As reported on the front page of the New York Times on October 11, 2007, previously unreleased figures from the Centers for Disease Control and Prevention show that in 2003 and 2004, the most recent years from which data are available, 27% of children and 29% of adults had cavities going untreated. The level of untreated decay was the highest since the late 1980s and significantly higher than that found in a survey that covered 1999 to 2002.
"These figures clearly indicate that tooth decay, which is the leading cause of tooth loss, continues to be a disease of concern," said Craig Gimbel, clinical director at Lantis Laser.
Gimbel continued, "This incidence of tooth decay reflects the known, but with the majority of tooth decay beginning in the pit and fissures, or biting surface and between the teeth, there is a lot of ‘hidden’ decay that only becomes evident at a more advanced stage. More advanced imaging modalities than are currently used are sorely needed by the dental profession. Since the fluoridation of water, the incidence of decay forming under the enamel has also increased. The ‘hidden’ decay in all these areas needs to be unearthed so treatment can be applied as early as possible, before matters get worse."

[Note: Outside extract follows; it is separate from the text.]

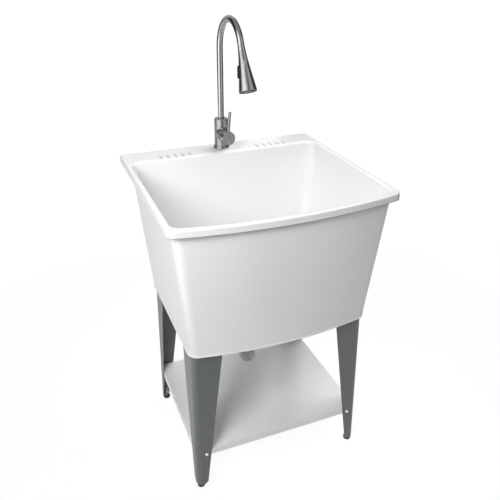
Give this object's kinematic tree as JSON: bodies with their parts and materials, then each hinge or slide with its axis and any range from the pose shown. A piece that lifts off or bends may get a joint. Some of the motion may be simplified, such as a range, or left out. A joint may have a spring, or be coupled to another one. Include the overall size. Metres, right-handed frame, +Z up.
{
  "type": "utility laundry sink",
  "caption": "Free-standing laundry tub on splayed sheet-steel legs with a storage shelf, drain, and a single-lever gooseneck faucet with a pull-down spray head.",
  "frame": {"origin": "on the floor under the middle of the rim's outline", "axes": "+X to the right as a user stands at the sink, +Y to the wall, +Z up"},
  "size_m": [0.61, 0.575, 1.243],
  "materials": {
    "tub_white": "glossy white moulded polypropylene",
    "shelf_white": "white enamelled sheet steel",
    "leg_paint": "semi-gloss gray enamel",
    "bright_screw": "bright plated",
    "zinc": "zinc plated",
    "foot_black": "satin",
    "black_rubber": "matte",
    "drain_plastic": "satin white plastic",
    "white_washer": "satin",
    "brushed_metal": "brushed stainless",
    "brass": "machined",
    "valve_plastic": "satin",
    "dark_plastic": "satin",
    "hose_sleeve": "woven nylon sleeve",
    "nozzle_rubber": "matte",
    "aerator_gray": "satin"
  },
  "bodies": {
    "stand": {"tub": "tub_white", "shelf": "shelf_white", "shelf_screws": "bright_screw", "shelf_nuts": "zinc", "foot_nuts": "zinc", "drain_gasket": "black_rubber", "drain_body": "drain_plastic", "drain_washer": "black_rubber", "drain_locknut": "drain_plastic", "tail_washer": "white_washer", "tailpiece": "drain_plastic", "coupling_nut": "drain_plastic", "trap_nut": "drain_plastic", "trap_washer": "white_washer", "base_gasket": "black_rubber", "base_ring": "brushed_metal", "faucet_body": "brushed_metal", "valve_core": "brass", "mounting_stud": "zinc", "rubber_pad": "black_rubber", "clamp_plate": "zinc", "clamp_nut": "brass", "cartridge_housing": "valve_plastic", "cartridge_nut": "brass", "valve_dome": "brushed_metal", "spout_bush": "valve_plastic", "leg_front_left": "leg_paint", "leg_front_right": "leg_paint", "leg_back_left": "leg_paint", "leg_back_right": "leg_paint"},
    "foot_front_left": {"foot_pad_front_left": "foot_black", "foot_stem_front_left": "zinc"},
    "foot_front_right": {"foot_pad_front_right": "foot_black", "foot_stem_front_right": "zinc"},
    "foot_back_left": {"foot_pad_back_left": "foot_black", "foot_stem_back_left": "zinc"},
    "foot_back_right": {"foot_pad_back_right": "foot_black", "foot_stem_back_right": "zinc"},
    "stopper": {"drain_stopper": "black_rubber"},
    "carriage": {"cartridge_carriage": "valve_plastic", "lever_pin": "zinc"},
    "handle": {"cartridge_stem": "zinc", "handle_cap": "brushed_metal", "lever": "brushed_metal", "handle_screw": "zinc", "screw_plug": "dark_plastic"},
    "spout": {"spout_tube": "brushed_metal", "tube_stop": "zinc", "docking_collar": "dark_plastic", "pull_hose": "hose_sleeve"},
    "spray_head": {"spray_shell": "brushed_metal", "hose_nut": "zinc", "spray_core": "valve_plastic", "spray_face": "dark_plastic", "spray_nozzles": "nozzle_rubber", "aerator": "aerator_gray"},
    "button": {"spray_button": "dark_plastic"}
  },
  "joints": [
    {"name": "foot_travel_front_left", "type": "slide", "parent": "stand", "child": "foot_front_left", "axis": [0, 0, -1], "range_m": [0, 0.012]},
    {"name": "foot_travel_front_right", "type": "slide", "parent": "stand", "child": "foot_front_right", "axis": [0, 0, -1], "range_m": [0, 0.012]},
    {"name": "foot_travel_back_left", "type": "slide", "parent": "stand", "child": "foot_back_left", "axis": [0, 0, -1], "range_m": [0, 0.012]},
    {"name": "foot_travel_back_right", "type": "slide", "parent": "stand", "child": "foot_back_right", "axis": [0, 0, -1], "range_m": [0, 0.012]},
    {"name": "stopper_lift", "type": "slide", "parent": "stand", "child": "stopper", "axis": [0, 0, 1], "range_m": [0, 0.06]},
    {"name": "lever_temperature", "type": "hinge", "parent": "stand", "child": "carriage", "pos_m": [0, 0.206, 0.906], "axis": [0, -1, 0], "range_deg": [-45, 45]},
    {"name": "lever_flow", "type": "hinge", "parent": "carriage", "child": "handle", "pos_m": [0, 0.206, 0.906], "axis": [1, 0, 0], "range_deg": [0, 25]},
    {"name": "spout_swivel", "type": "hinge", "parent": "stand", "child": "spout", "pos_m": [0, 0.248, 0.95], "axis": [0, 0, 1], "range_deg": [-180, 180]},
    {"name": "spray_pull", "type": "slide", "parent": "spout", "child": "spray_head", "axis": [0, -0.4226, -0.9063], "range_m": [0, 0.25], "stiffness_N_per_m": 10, "springref_m": -0.4, "deforming": ["pull_hose"]},
    {"name": "spray_button", "type": "slide", "parent": "spray_head", "child": "button", "axis": [0.9888, -0.0629, -0.135], "range_m": [0, 0.0015], "stiffness_N_per_m": 400, "springref_m": -0.002}
  ]
}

Lantis Laser’s OCT Dental Imaging System is currently in Phase 2 development, and five Beta clinical systems are expected to be deployed by January 2008. Market introduction is targeted for the third quarter of 2008.
Stan Baron, president and CEO of Lantis, said, "This is a disease that is prevalent worldwide and, like any disease, if it is going to be confronted. The key is in early detection. Lantis’ OCT Dental Imaging System will be the modality of choice to confront this worldwide health problem."